Really, you should ask the old guys. But if I must opine:
A lack of people caring about their craft. Marketing people running the show. The fall of Ham Radio. Embedded systems running Java. Complacency. Golf. Engineers who don’t have a soldering iron let alone an oscilloscope at home. Programmers who can’t make an LED blink without loading a library. Tolerance for corporate nonsense. The belief that as an engineer you are better than a millwright or woodworker; the belief that as an engineer you are lesser than a doctor or lawyer.
I think as a young engineer learning the ropes, you need mentors. People who you respect and who teach you. It’s best if you can talk to these people directly and they can give you withering looks when you utterly screw the pooch on some project. But in this day and age, sometimes the internet has to do.

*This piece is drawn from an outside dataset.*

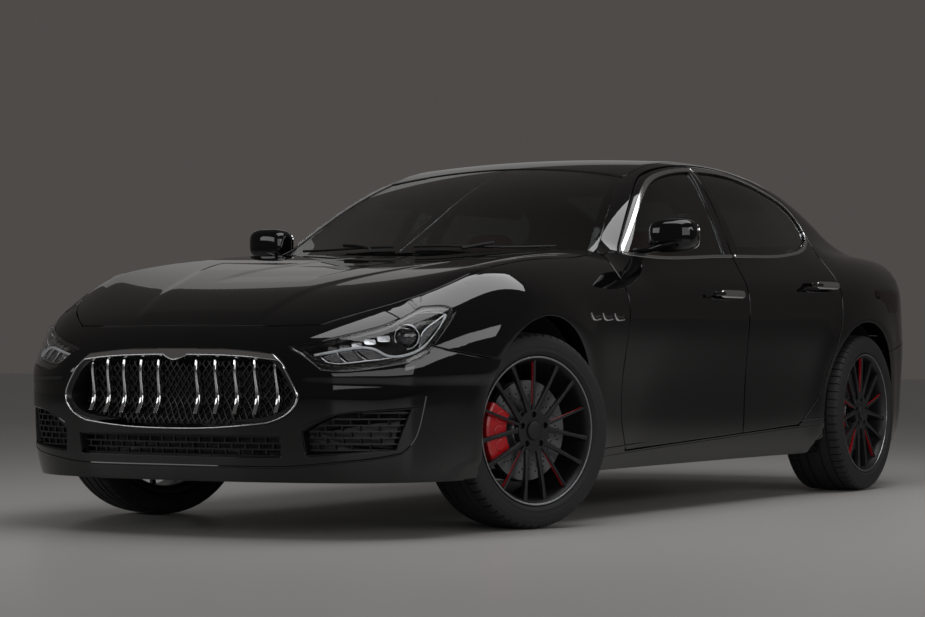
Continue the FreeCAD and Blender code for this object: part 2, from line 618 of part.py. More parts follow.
# Body structure: floor, bulkheads, rails, wheel houses and boot.
lower_trim = skin(lower, fan(spread(975, 2300, 20), spread(-122, 122, 41), 500.0), -70.0, SKIN + SEAT)
hood_under = skin(lower, hood_rays, -60.0, HOOD_DEPTH + SEAT)
floor = box(-1100, 1000, -734.7, 734.7, 195, 225)
floor = floor.cut(box(-1200, -1050, 440, 800, 0, 400)).cut(box(-1200, -1050, -800, -440, 0, 400))
save("floor_pan", [floor])
front = [box(980, 1020, -820, 820, 225.3, 900)]
rails = [box(1019, 2316, 300, 380, 400, 520), box(1030, 1950, 379, 441, 400, 420), box(1019, 1950, 440, 460, 400, 850),
         box(1390, 1580, 440, 766, 760, 790), box(1019, 2060, 735, 765, 790, 990), box(1390, 1580, 700, 766, 760, 800)]
beam = skin(lower, sweep(spread(440, 560, 4), spread(-34, 34, 15), 1750.0), 100.0, 145.0)
panel = box(2120, 2160, -500, 500, 300, 700).cut(box(2110, 2170, -280, 280, 380, 620))
stops = rod((2140, 400, 660), (2140, 400, 900), 14)
front += rails + [mirrored(r) for r in rails] + [beam, panel, stops, mirrored(stops)]
front = fuse(front).cut(lower_trim).cut(hood_under)
for cutter in both(from_corner(grow(LAMP, 2.0))):
    front = front.cut(cutter)
front = front.cut(box(900, 1030, 600, 1200, 0, 1200)).cut(box(900, 1030, -1200, -600, 0, 1200))
save("front_structure", [main_solids(front, 0.5)])
rear_trim = skin(lower, fan(spread(-1000, -2400, 20), spread(-122, 122, 41), 500.0), -70.0, SKIN + SEAT)
back = [prism(polygon([(-1050, 225.3), (-1100.3, 330), (-1100.3, 460), (-1292, 1030), (-1312, 1030), (-1121, 460),
                       (-1121, 300), (-1071, 225.3)]), "side", (0, -430, 0), (0, 860, 0)),
        prism(polygon([(-1190, 730), (-1292, 1030), (-1312, 1030), (-1210, 730)]), "side", (0, -640, 0), (0, 1280, 0)),
        box(-2400, -1105, -440, 440, 340, 360), box(-2030, -1270, -600, 600, 925, 945)]
walls = [box(-2380, -1105, 440, 460, 340, 780), box(-1960, -1200, 440, 800, 760, 780)]
cabin_side = prism(polygon([(-900, 200), (-1050, 225), (-1101, 330), (-1101, 460), (-1293, 1031), (-900, 1031)]),
                   "side", (0, 0, 0), (0, 900, 0))
walls = [w.cut(cabin_side) for w in walls]
back += walls + [mirrored(w) for w in walls]
valance = skin(lower, sweep(spread(330, 740, 8), spread(150, 210, 21), -1750.0), 60.0, 90.0)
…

Once you think you know what you’re doing, you need to be around people who also think they know what they’re doing, so you can all keep each other honest and working as hard as you can. Being surrounded by hardworking bright people sure does egg you on for self improvement.
It’s fun! You get to use your brain, you get to use your hands, and there is a right and a wrong. In this world, there aren’t always rights and wrongs, but when you solve a problem you know, for a little bit, that all is right. It feels good. Plus you get lots of cool looking gear. It’s also as close as you can get to being a wizard.